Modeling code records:
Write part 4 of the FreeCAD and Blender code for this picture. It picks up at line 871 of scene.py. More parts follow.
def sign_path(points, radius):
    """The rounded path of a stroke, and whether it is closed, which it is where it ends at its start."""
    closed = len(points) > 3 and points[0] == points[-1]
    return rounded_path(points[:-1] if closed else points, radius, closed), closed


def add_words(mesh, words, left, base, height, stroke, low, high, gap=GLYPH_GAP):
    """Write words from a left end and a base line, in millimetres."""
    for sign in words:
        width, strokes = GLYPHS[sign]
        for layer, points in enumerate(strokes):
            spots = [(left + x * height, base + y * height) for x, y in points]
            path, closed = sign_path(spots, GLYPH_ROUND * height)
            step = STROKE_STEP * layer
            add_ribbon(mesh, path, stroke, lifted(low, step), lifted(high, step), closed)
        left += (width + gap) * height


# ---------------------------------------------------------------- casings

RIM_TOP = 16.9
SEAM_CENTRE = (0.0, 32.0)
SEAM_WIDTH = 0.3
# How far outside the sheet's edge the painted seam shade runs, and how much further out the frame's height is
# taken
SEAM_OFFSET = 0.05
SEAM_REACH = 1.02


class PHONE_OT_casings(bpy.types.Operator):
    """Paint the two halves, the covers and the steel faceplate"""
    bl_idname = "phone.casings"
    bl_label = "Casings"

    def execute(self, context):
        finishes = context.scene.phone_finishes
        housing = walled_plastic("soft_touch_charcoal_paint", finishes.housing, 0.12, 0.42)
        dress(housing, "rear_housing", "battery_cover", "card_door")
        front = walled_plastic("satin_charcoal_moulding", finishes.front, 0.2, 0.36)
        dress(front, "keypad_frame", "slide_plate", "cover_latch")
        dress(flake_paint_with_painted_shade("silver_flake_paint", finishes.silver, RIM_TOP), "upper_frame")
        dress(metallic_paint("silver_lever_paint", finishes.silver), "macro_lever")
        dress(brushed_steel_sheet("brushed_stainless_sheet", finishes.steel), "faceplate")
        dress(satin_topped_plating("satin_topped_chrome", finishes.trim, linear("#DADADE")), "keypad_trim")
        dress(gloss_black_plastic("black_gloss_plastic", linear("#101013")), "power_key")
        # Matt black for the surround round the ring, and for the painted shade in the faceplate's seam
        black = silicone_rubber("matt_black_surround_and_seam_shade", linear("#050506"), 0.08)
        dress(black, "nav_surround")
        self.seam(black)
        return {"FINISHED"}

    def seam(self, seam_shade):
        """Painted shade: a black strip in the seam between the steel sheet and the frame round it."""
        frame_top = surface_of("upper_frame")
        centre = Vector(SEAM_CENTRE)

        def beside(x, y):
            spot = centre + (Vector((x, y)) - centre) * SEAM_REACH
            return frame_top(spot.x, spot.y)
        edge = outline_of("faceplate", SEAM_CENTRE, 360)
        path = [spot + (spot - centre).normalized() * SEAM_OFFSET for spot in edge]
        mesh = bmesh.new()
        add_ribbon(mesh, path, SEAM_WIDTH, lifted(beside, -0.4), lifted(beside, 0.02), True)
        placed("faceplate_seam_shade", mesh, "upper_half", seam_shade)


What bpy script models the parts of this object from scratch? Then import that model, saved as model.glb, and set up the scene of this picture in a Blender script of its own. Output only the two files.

**WHAT IS NEEDED**
Set all of the entries down again, exactly as they were given.

**OUTPUT FOR THIS EXERCISE**
Write part 4 of the FreeCAD and Blender code for this picture. It picks up at line 871 of scene.py. More parts follow.
def sign_path(points, radius):
    """The rounded path of a stroke, and whether it is closed, which it is where it ends at its start."""
    closed = len(points) > 3 and points[0] == points[-1]
    return rounded_path(points[:-1] if closed else points, radius, closed), closed


def add_words(mesh, words, left, base, height, stroke, low, high, gap=GLYPH_GAP):
    """Write words from a left end and a base line, in millimetres."""
    for sign in words:
        width, strokes = GLYPHS[sign]
        for layer, points in enumerate(strokes):
            spots = [(left + x * height, base + y * height) for x, y in points]
            path, closed = sign_path(spots, GLYPH_ROUND * height)
            step = STROKE_STEP * layer
            add_ribbon(mesh, path, stroke, lifted(low, step), lifted(high, step), closed)
        left += (width + gap) * height


# ---------------------------------------------------------------- casings

RIM_TOP = 16.9
SEAM_CENTRE = (0.0, 32.0)
SEAM_WIDTH = 0.3
# How far outside the sheet's edge the painted seam shade runs, and how much further out the frame's height is
# taken
SEAM_OFFSET = 0.05
SEAM_REACH = 1.02


class PHONE_OT_casings(bpy.types.Operator):
    """Paint the two halves, the covers and the steel faceplate"""
    bl_idname = "phone.casings"
    bl_label = "Casings"

    def execute(self, context):
        finishes = context.scene.phone_finishes
        housing = walled_plastic("soft_touch_charcoal_paint", finishes.housing, 0.12, 0.42)
        dress(housing, "rear_housing", "battery_cover", "card_door")
        front = walled_plastic("satin_charcoal_moulding", finishes.front, 0.2, 0.36)
        dress(front, "keypad_frame", "slide_plate", "cover_latch")
        dress(flake_paint_with_painted_shade("silver_flake_paint", finishes.silver, RIM_TOP), "upper_frame")
        dress(metallic_paint("silver_lever_paint", finishes.silver), "macro_lever")
        dress(brushed_steel_sheet("brushed_stainless_sheet", finishes.steel), "faceplate")
        dress(satin_topped_plating("satin_topped_chrome", finishes.trim, linear("#DADADE")), "keypad_trim")
        dress(gloss_black_plastic("black_gloss_plastic", linear("#101013")), "power_key")
        # Matt black for the surround round the ring, and for the painted shade in the faceplate's seam
        black = silicone_rubber("matt_black_surround_and_seam_shade", linear("#050506"), 0.08)
        dress(black, "nav_surround")
        self.seam(black)
        return {"FINISHED"}

    def seam(self, seam_shade):
        """Painted shade: a black strip in the seam between the steel sheet and the frame round it."""
        frame_top = surface_of("upper_frame")
        centre = Vector(SEAM_CENTRE)

        def beside(x, y):
            spot = centre + (Vector((x, y)) - centre) * SEAM_REACH
            return frame_top(spot.x, spot.y)
        edge = outline_of("faceplate", SEAM_CENTRE, 360)
        path = [spot + (spot - centre).normalized() * SEAM_OFFSET for spot in edge]
        mesh = bmesh.new()
        add_ribbon(mesh, path, SEAM_WIDTH, lifted(beside, -0.4), lifted(beside, 0.02), True)
        placed("faceplate_seam_shade", mesh, "upper_half", seam_shade)


What bpy script models the parts of this object from scratch? Then import that model, saved as model.glb, and set up the scene of this picture in a Blender script of its own. Output only the two files.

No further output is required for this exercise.